During the invitation-only Asian Economic Policy Conference at the posh Bacara Resort & Spa, Bernanke said that low interest rates and big stimulus packages have helped Asian countries cope with the recession by boosting domestic demand.

That’s good news for Asia, but Bernanke and a few local experts say that policy could stall Asian demand for U.S. products, and if the United States wants durable growth and financial stability, it “must avoid ever-increasing and unsustainable imbalances in trade and capital flows,” Bernanke said in a prepared speech.

Bernanke said that for now, Asian countries seem to be weathering the global financial crisis because growth in domestic demand has been supported by aggressive fiscal and monetary policies. But what’s significant about that for the United States, Bernanke said, is that it means those countries aren’t increasing their demand for foreign goods — including ones from the U.S.

That model has served Asia well in many respects because it has led to rapid growth, Bernanke said. But, he warned, such “surplus countries” must now “act to narrow the gap between saving and investment and raise domestic demand” or face the consequences, which in this case are in the form of trade imbalances.

To achieve balance, “most Asian economies … should focus on boosting consumption,” said Bernanke, who admitted that promoting consumption in a high-saving country is not a straightforward process.

Bernanke’s speech resonated with many, including Bowman Business Services President Ray Bowman, who said Asian consumers have the resources to start buying soon. A recent Bloomberg report supported his conclusion, showing that China’s economy expanded 9 percent in the third quarter, the fastest pace since September 2008.

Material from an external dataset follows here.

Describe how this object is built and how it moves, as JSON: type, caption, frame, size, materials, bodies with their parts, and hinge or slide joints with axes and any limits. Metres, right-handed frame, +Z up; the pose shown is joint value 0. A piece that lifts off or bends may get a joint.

Uncle Sam’s job, Bowman said, is to make sure they’re buying from the United States.
“Our relations with Asia have become increasingly strained, and if we don’t handle those trade relations a little more carefully, we;re going to lose them,” Bowman, an Oxnard-based trade consultant, said. “They’ll take their business to Europe, where there is a higher level of trust — even if it costs them a bit more to do so. The worst thing to do at this point is fan the fire of a trade war.”
Bowman said recent trade restrictions imposed by the United States have added to the tension and have the potential to snowball into much bigger issues.

“This is not a war we want to start,” Bowman said. “It will be hard for us to have any leverage because we went through a year of cutting back on our orders, making commitments and not coming through on them. We do not have the high ground here.”

In his speech, Bernanke acknowledged that the U.S. still needs to increase its national savings rate and work to reduce federal deficits.

“It makes us look bad,” Bowman said. “There has been huge scaling back on orders by the U.S., and that really didn’t instill any confidence in us. So they are, understandably, being really, really cautious because their business has fallen 30 to 50 percent in a year. Asia — China in particular — is looking at America with a lot of uncertainty, and there is a lot of caution on their part in giving credit terms.”